Nothing but the lines from the line that contains "const geometry = new" through the line that contains "obj.parent = empty" should appear in the output, each reproduced exactly.

===== Available data =====

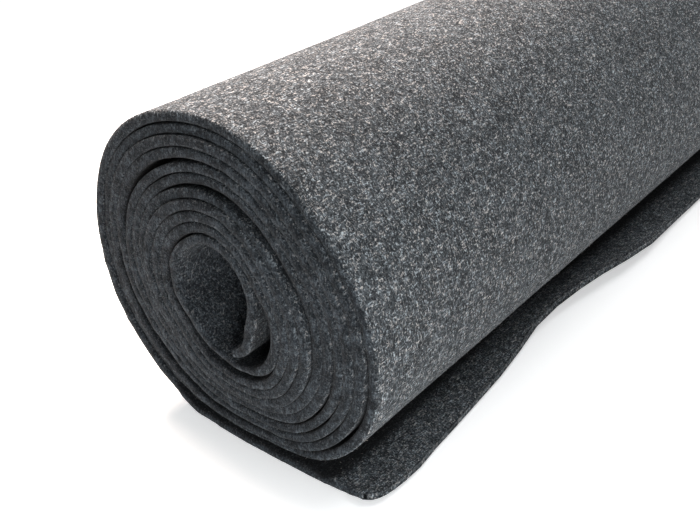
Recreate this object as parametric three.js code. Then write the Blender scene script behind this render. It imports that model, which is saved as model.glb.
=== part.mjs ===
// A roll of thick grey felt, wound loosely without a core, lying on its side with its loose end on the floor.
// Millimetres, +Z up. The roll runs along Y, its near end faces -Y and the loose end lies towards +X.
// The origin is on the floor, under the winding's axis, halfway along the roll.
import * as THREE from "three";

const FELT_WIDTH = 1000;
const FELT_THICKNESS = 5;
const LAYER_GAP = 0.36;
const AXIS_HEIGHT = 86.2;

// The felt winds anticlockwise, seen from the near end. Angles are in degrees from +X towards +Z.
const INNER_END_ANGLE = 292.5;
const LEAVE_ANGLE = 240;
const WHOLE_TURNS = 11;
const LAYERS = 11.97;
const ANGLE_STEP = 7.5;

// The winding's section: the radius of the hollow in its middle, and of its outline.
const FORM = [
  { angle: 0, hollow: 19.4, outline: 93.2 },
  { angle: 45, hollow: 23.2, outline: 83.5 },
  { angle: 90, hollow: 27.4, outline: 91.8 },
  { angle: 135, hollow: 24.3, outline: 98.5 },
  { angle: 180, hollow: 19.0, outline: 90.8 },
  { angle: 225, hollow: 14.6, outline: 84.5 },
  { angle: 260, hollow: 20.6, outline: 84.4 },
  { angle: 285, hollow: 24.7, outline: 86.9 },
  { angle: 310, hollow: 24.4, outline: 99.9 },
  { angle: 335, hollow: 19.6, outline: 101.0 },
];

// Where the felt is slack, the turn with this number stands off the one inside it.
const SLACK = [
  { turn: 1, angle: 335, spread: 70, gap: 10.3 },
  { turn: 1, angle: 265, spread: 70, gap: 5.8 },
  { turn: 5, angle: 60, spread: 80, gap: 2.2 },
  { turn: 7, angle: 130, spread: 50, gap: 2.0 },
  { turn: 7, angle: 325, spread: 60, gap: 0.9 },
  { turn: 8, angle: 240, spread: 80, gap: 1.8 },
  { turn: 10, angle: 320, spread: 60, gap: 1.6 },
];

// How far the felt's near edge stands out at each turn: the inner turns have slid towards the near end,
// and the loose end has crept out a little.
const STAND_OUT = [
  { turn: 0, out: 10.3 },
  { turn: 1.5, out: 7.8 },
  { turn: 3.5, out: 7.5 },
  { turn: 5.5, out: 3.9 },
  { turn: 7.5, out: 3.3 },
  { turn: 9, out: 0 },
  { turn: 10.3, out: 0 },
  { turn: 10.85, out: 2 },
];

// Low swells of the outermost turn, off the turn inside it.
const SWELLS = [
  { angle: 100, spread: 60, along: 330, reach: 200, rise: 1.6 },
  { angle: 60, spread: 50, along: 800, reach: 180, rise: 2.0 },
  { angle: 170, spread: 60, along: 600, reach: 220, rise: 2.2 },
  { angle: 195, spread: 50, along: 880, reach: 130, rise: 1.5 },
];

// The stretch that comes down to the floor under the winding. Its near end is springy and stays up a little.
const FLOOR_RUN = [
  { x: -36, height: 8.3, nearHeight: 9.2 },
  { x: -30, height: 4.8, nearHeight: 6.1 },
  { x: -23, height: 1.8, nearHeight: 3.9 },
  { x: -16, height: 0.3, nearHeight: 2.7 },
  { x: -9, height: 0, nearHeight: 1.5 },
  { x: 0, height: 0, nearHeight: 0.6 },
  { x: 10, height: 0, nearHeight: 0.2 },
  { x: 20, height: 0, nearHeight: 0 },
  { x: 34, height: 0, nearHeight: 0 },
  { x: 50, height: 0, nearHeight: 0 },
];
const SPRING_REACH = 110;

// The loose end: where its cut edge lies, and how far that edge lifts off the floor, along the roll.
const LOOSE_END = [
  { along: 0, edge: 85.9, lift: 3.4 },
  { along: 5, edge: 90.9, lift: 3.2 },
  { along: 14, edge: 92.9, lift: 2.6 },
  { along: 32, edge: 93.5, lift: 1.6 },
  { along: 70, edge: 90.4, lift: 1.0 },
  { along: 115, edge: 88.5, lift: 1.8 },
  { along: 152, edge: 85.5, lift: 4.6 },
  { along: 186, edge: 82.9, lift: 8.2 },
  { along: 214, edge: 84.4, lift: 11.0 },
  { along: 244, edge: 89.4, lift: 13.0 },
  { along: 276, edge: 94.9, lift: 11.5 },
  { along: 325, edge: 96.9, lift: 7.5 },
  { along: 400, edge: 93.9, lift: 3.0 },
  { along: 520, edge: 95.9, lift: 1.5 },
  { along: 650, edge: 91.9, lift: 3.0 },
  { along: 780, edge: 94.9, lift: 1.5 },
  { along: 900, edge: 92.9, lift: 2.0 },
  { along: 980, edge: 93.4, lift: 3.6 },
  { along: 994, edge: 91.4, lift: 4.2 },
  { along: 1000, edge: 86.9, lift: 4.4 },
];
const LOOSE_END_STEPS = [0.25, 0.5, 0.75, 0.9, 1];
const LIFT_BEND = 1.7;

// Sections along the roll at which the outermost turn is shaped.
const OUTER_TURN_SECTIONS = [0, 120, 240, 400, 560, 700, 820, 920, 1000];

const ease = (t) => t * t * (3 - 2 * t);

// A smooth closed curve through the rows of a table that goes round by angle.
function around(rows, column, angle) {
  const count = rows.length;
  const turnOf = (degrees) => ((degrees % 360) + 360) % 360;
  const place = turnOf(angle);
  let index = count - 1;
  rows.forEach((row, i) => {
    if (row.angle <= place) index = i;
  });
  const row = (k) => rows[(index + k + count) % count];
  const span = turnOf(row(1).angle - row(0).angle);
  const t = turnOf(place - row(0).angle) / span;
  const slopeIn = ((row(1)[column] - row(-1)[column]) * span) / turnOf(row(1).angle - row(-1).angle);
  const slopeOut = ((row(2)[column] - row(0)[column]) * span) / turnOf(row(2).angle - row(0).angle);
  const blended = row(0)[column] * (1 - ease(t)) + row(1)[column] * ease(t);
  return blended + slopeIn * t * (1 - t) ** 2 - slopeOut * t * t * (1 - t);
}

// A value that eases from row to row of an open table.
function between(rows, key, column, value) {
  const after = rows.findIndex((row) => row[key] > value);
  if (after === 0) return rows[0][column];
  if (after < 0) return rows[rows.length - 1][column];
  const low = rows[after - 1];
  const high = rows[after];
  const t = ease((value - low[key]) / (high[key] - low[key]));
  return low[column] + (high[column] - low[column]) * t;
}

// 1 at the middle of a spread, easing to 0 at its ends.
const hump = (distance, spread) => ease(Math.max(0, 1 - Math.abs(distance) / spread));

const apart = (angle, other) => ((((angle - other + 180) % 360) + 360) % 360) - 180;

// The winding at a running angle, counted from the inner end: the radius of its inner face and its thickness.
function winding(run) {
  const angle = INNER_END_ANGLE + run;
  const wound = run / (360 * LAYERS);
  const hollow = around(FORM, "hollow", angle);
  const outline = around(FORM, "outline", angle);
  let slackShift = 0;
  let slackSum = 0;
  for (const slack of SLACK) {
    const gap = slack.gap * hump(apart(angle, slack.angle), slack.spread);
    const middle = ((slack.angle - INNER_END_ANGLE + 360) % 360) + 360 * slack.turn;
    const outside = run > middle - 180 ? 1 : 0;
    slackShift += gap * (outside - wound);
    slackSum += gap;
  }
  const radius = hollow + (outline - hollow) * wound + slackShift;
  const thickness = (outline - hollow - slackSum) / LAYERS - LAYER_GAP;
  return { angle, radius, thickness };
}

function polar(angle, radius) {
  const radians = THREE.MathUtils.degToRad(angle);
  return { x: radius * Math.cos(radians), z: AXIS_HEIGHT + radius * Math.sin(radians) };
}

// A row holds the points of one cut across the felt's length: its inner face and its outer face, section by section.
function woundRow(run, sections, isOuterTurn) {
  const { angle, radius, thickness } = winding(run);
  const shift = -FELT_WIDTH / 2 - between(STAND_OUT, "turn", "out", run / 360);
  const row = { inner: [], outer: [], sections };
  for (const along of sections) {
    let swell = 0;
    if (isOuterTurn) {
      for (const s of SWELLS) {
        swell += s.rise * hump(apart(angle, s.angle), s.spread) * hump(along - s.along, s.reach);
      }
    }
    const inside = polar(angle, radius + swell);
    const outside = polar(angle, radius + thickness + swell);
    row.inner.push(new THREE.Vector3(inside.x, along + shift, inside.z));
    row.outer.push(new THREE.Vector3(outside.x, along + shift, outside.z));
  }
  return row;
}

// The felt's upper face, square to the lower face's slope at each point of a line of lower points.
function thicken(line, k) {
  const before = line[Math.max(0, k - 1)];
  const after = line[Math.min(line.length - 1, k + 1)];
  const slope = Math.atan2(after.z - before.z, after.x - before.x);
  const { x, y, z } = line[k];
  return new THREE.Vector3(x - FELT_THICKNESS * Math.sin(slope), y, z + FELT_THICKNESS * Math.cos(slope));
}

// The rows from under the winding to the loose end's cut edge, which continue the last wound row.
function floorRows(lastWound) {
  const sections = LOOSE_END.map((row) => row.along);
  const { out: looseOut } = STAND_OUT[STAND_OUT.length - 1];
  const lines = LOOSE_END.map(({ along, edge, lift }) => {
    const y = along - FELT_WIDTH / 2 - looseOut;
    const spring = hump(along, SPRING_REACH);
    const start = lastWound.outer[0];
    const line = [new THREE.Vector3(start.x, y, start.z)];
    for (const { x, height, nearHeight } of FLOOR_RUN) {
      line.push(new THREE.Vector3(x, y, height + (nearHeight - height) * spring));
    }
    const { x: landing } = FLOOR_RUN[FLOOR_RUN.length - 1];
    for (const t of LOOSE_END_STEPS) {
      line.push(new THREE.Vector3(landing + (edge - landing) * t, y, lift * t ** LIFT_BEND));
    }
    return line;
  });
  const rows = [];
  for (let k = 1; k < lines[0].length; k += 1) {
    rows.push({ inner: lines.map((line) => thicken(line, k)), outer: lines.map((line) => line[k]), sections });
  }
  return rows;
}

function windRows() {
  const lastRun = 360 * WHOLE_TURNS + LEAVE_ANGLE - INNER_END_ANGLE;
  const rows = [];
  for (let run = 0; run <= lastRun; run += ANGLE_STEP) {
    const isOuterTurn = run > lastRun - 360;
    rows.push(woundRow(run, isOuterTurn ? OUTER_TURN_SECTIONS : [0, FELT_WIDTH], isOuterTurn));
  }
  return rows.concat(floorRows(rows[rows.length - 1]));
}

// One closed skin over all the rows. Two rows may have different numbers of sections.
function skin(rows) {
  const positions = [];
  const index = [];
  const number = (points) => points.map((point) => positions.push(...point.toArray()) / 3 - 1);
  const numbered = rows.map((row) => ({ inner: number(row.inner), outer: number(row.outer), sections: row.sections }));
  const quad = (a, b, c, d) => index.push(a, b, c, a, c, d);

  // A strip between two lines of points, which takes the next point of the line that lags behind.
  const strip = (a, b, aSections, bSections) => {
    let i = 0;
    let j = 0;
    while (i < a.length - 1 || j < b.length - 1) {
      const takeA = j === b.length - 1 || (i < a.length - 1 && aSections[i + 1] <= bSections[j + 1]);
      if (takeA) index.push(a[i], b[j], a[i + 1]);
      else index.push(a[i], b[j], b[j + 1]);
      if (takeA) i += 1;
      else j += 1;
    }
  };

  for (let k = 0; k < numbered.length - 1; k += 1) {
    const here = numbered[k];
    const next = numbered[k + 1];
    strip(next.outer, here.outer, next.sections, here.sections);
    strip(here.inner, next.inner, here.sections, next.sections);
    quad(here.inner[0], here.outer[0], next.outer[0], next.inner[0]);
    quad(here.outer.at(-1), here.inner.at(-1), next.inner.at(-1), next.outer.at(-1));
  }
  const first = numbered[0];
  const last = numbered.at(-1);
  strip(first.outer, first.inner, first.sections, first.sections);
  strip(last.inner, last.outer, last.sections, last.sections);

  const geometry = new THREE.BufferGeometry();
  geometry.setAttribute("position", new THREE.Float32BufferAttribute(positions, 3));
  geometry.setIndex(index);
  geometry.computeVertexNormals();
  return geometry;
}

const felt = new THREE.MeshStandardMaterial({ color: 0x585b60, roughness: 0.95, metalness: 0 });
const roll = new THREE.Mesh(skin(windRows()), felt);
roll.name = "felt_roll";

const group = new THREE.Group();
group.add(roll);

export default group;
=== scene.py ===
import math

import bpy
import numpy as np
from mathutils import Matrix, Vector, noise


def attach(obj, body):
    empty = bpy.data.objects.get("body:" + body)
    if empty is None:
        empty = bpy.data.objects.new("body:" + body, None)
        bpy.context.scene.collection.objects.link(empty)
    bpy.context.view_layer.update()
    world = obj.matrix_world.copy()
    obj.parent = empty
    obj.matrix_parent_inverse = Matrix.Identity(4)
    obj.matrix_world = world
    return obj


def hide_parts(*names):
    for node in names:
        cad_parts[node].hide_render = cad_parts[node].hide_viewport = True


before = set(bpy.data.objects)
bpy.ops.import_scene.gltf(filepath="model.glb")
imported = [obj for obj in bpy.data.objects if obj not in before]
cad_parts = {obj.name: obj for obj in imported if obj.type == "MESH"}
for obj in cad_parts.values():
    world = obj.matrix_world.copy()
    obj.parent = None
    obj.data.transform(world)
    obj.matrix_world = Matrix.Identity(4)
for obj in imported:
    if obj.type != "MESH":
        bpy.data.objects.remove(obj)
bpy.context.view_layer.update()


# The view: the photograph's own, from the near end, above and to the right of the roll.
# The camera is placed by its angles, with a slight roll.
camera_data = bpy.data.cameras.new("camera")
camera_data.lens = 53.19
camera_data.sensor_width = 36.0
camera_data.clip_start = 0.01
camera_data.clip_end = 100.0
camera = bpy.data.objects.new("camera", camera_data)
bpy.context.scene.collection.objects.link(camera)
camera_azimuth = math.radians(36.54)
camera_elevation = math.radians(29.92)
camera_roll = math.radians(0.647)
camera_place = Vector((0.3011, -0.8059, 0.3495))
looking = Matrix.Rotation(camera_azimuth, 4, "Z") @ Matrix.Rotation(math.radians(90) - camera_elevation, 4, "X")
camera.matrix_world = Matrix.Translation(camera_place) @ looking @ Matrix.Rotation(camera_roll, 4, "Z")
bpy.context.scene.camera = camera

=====
===== Available data =====

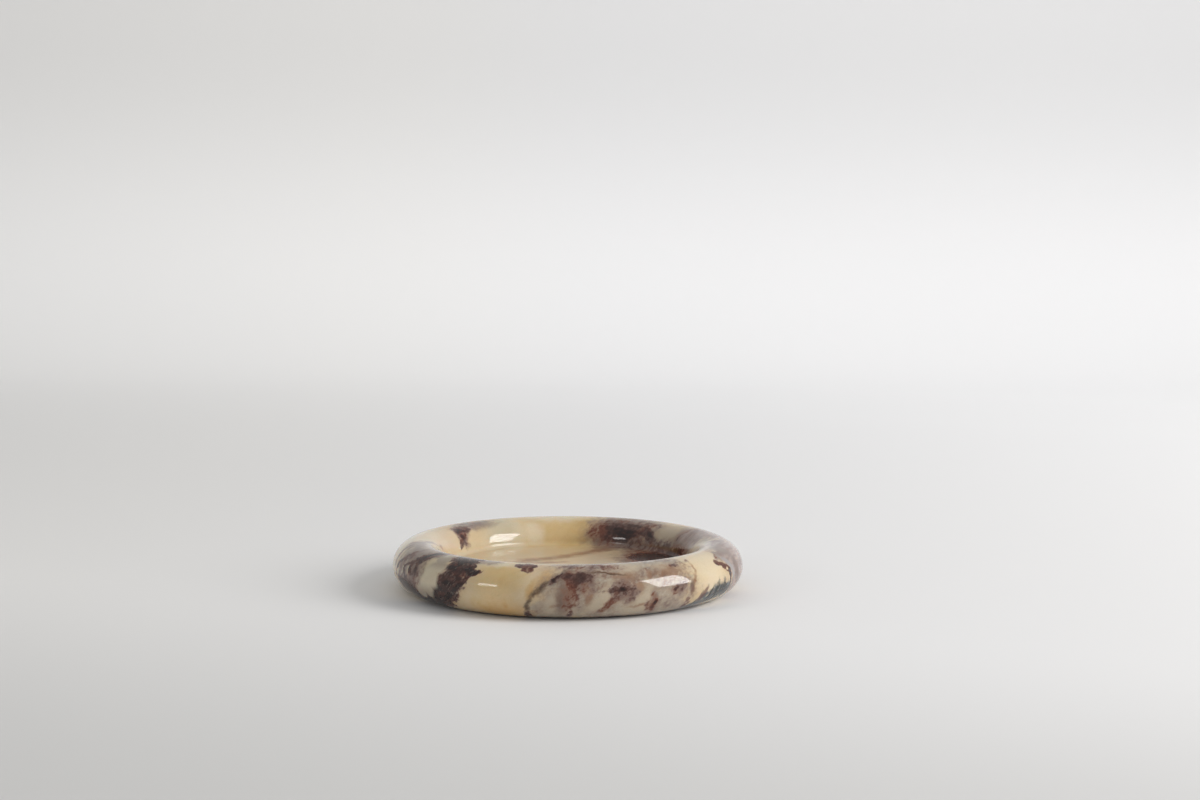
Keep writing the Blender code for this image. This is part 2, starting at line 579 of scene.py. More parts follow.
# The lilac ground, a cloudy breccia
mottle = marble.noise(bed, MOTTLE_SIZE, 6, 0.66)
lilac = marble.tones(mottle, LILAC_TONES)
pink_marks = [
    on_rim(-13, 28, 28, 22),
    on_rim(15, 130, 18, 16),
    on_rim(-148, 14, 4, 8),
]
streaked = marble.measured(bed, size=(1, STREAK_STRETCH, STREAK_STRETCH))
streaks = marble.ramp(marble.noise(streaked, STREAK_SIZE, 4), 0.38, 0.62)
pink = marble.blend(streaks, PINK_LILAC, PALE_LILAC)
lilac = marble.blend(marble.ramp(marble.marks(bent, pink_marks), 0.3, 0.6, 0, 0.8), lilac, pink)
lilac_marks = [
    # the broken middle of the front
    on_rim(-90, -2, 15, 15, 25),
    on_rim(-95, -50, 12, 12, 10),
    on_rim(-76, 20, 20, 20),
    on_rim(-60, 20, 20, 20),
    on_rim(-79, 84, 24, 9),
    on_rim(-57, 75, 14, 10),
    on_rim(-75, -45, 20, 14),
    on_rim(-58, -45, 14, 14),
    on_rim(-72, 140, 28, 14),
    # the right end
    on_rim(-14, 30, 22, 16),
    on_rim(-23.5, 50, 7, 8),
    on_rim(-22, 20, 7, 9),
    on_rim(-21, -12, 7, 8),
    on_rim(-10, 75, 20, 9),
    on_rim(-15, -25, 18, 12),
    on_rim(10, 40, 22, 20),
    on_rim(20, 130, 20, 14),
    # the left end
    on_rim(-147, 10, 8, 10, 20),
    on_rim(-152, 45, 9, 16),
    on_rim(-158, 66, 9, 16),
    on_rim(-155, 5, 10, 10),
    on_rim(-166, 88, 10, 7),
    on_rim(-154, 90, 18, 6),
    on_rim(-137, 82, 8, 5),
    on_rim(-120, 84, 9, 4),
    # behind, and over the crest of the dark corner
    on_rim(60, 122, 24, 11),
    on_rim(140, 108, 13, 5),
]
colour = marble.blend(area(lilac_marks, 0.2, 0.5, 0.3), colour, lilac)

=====

Solved exercise ::
  const geometry = new THREE.BufferGeometry();
  geometry.setAttribute("position", new THREE.Float32BufferAttribute(positions, 3));
  geometry.setIndex(index);
  geometry.computeVertexNormals();
  return geometry;
}

const felt = new THREE.MeshStandardMaterial({ color: 0x585b60, roughness: 0.95, metalness: 0 });
const roll = new THREE.Mesh(skin(windRows()), felt);
roll.name = "felt_roll";

const group = new THREE.Group();
group.add(roll);

export default group;
=== scene.py ===
import math

import bpy
import numpy as np
from mathutils import Matrix, Vector, noise


def attach(obj, body):
    empty = bpy.data.objects.get("body:" + body)
    if empty is None:
        empty = bpy.data.objects.new("body:" + body, None)
        bpy.context.scene.collection.objects.link(empty)
    bpy.context.view_layer.update()
    world = obj.matrix_world.copy()
    obj.parent = empty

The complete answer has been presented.